There are a couple of ideas that can help.

  1. I do not know much about packages that work with regression models, but I think, that internally they are working with matrices. And while DataFrame are really nice to wrangle data, but they give considerable overhead. So, if you are really limited in resources, you may do all the heavy lifting manually. It means that code would be rather lengthy, compared to DataFrame solution, but your final solution will be relatively lightweight. Here is an example, which is slight modification of the previous code, but instead of output DataFrame, it returns Matrix{Union{Missing, Float64}}
function repin2!(A, i, v, n)
    idx = 1
    @inbounds @simd for x in v
        for j in 1:n
            A[idx, i] = x
            idx += 1
        end
    end
    return A
end

function repout2!(A, i, v, n)
    idx = 1
    @inbounds @simd for j in 1:n
        for x in v
            A[idx, i] = x
            idx += 1
        end
    end
    return A
end

function repmerge2!(A, i, v1, v2, val)
    idx = 1
    @inbounds @simd for v in v1
        for x in v2
            if x == val
                A[idx, i] = v
            end
            idx += 1
        end
    end
    return A
end

function JLongD(df)
    tempnames = names(df)
    mcols=tempnames[occursin.(r"_20[0-9][0-9]$",tempnames)]
    scols=tempnames[Not(occursin.(r"_20[0-9][0-9]$",tempnames))]
    splitted = map(x -> (x[1], parse(Int, x[2])), split.(mcols, "_"))
    years = unique(map(x -> x[2], splitted))
    nyears = length(years)
    nmcols = length(unique(map(x -> x[1], splitted)))

    A = Matrix{Union{Float64, Missing}}(undef, size(df, 1)*nyears, length(scols) + nmcols + 1)
    A .= missing

    for i in eachindex(scols)
        repin2!(A, i, df[!, scols[i]], length(years))
    end
    offset = length(scols) + 1
    repout2!(A, offset, years, size(df, 1))

    dd = Dict{String, Int}()
    res = Vector{Int}(undef, length(mcols))
    cnt = 0
    for (i, el) in enumerate(splitted)
        if !haskey(dd, el[1])
            cnt += 1
            dd[el[1]] = cnt
        end
        res[i] = dd[el[1]]
    end
    res .+= offset

    for i in eachindex(res)
        _, year = splitted[i]
        origname = mcols[i]
        repmerge2!(A, res[i], df[!, origname], years, year)
    end
    A
end

and here is a comparison

df = gen_example(NN = 2000, MM = 2000);
@btime JLongC($df);
  1.465 s (30071057 allocations: 2.27 GiB)

@btime JLongD($df);
  424.955 ms (54077 allocations: 758.58 MiB)

Three times faster compared to the DataFrame solution and three times less memory usage.
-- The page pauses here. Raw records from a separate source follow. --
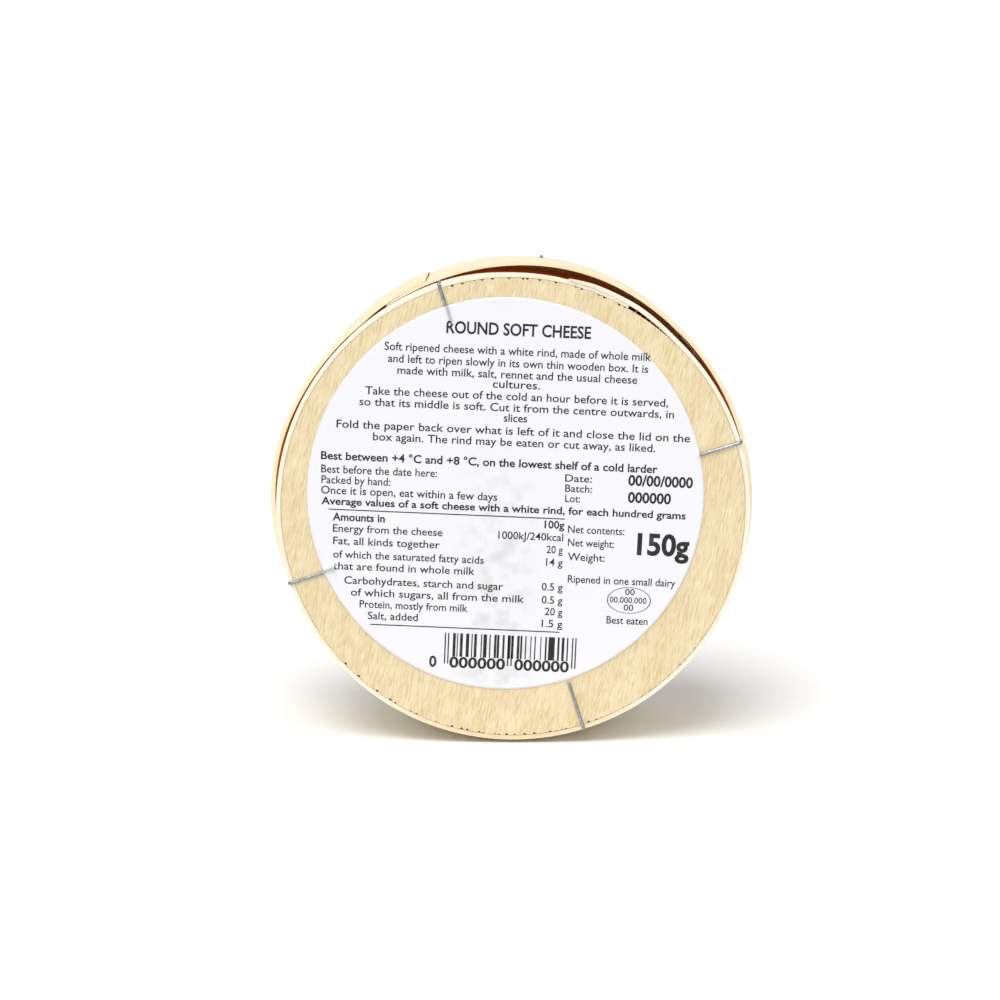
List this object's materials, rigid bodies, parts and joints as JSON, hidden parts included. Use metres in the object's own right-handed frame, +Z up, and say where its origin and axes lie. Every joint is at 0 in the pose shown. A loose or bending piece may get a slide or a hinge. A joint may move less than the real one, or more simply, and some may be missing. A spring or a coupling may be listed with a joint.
{
  "type": "round wooden cheese box",
  "caption": "Round box of bent poplar veneer with a stapled base and lid, a round paper label on the base, and a wrapped soft cheese inside; it stands on its rim.",
  "frame": {"origin": "on the surface the box stands on, below the middle of its outer box", "axes": "+Z up; +Y along the box's round axis, from the labelled base towards the lid; +X to the right of someone looking at the label"},
  "size_m": [0.0914, 0.032, 0.0906],
  "materials": {
    "poplar_face": "bare peeled poplar, fine straight grain, matt",
    "poplar_hoop": "bare poplar veneer bent along the grain, sawn cream-white edges",
    "label_paper": "smooth coated paper, printed in black",
    "staple_wire": "galvanised wire, satin",
    "cheese_rind": "white bloomy rind with faint ivory streaks",
    "waxed_paper": "thin waxed wrapping paper, slightly glossy"
  },
  "bodies": {
    "root": {"base_disc": "poplar_face", "base_hoop": "poplar_hoop", "base_label": "label_paper", "lid_disc": "poplar_face", "lid_hoop": "poplar_hoop", "base_staple_1": "staple_wire", "base_staple_2": "staple_wire", "base_staple_3": "staple_wire", "base_staple_4": "staple_wire", "lid_staple_1": "staple_wire", "lid_staple_2": "staple_wire", "lid_staple_3": "staple_wire", "lid_staple_4": "staple_wire", "base_lap_staple": "staple_wire", "lid_lap_staple": "staple_wire", "cheese_wheel": "cheese_rind", "wrap_paper": "waxed_paper"}
  },
  "joints": []
}
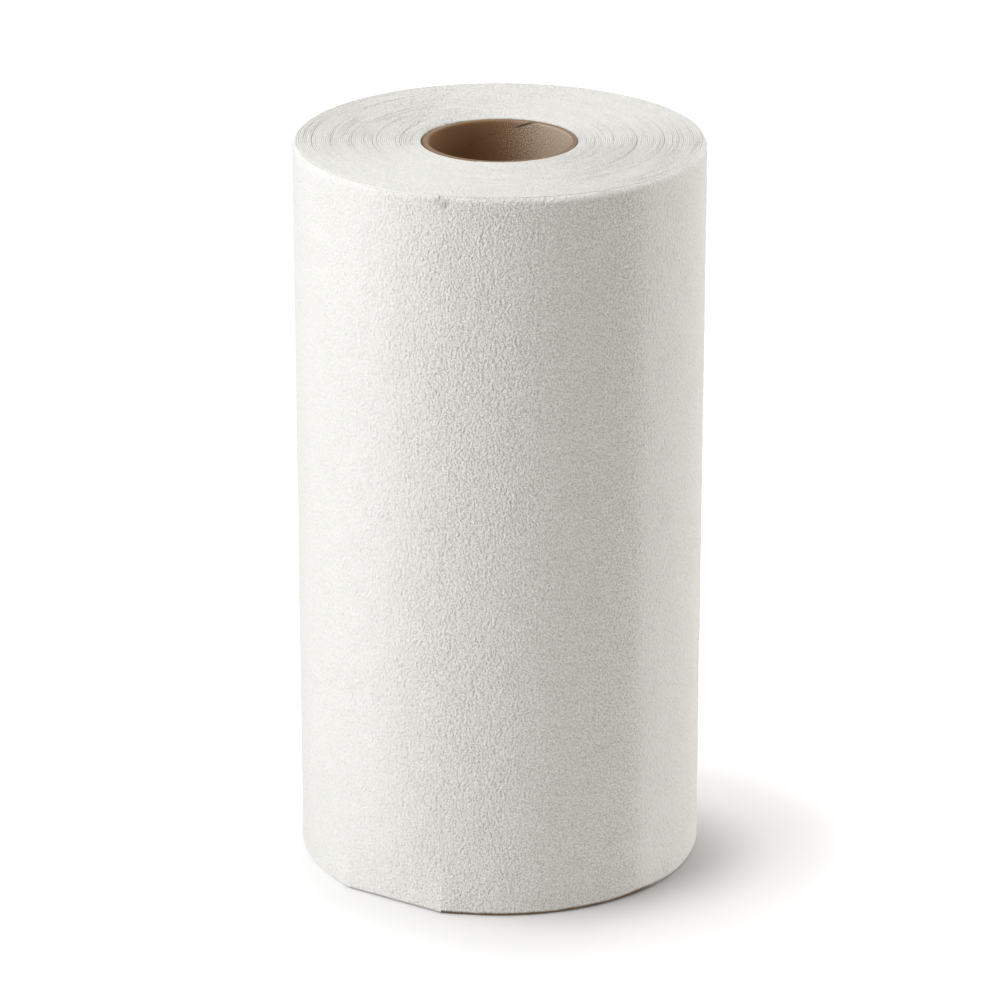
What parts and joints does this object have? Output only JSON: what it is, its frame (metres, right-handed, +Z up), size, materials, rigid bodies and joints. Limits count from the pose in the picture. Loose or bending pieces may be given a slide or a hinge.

Also, maybe regression package can work with sparse data, then you can use sparse matrices and save some memory.

  1. If you are really tight on resources, you can think about other approaches to your task. If you can reformulate your question as the task of finding minimal value, then you can use SGD (stochastic gradient descend) algorithm. Then, you will be able to process your data in batches and convert original data to the needed format on the fly.

Anyway, sizeof(JLongD(df))/1024/1024 = 671.7 Mb, so if you have 100x rows, size of your final table would be ~70Gb.

1 Like

Great, thank you.
How do you know the column names?

One of the reasons of reshaping my data is because initially has too many columns, for example 2000, an it’s very tedious to inspect them.
If I convert it to long format I may reduce its number to say 300, which is much more workable.
The idea is to transform it and save it to disk.
And then I can load just the subset of columns I need as a dataframe, for example 20, for further analysis.
Sometimes there are additional problems, for example the columns can use different codifications of formats even if they are supposed to be the same.

Your new example works on my computer with Julia v1.6 but strangely I can’t see that big difference between JLongC and JLongD with NN=MM=2000.
For me JLongC is:
654.882 ms (6045054 allocations: 945.05 MiB)
and JLongD is:
391.984 ms (29577 allocations: 757.23 MiB)
It seems that JLongC is not that bad with v1.6.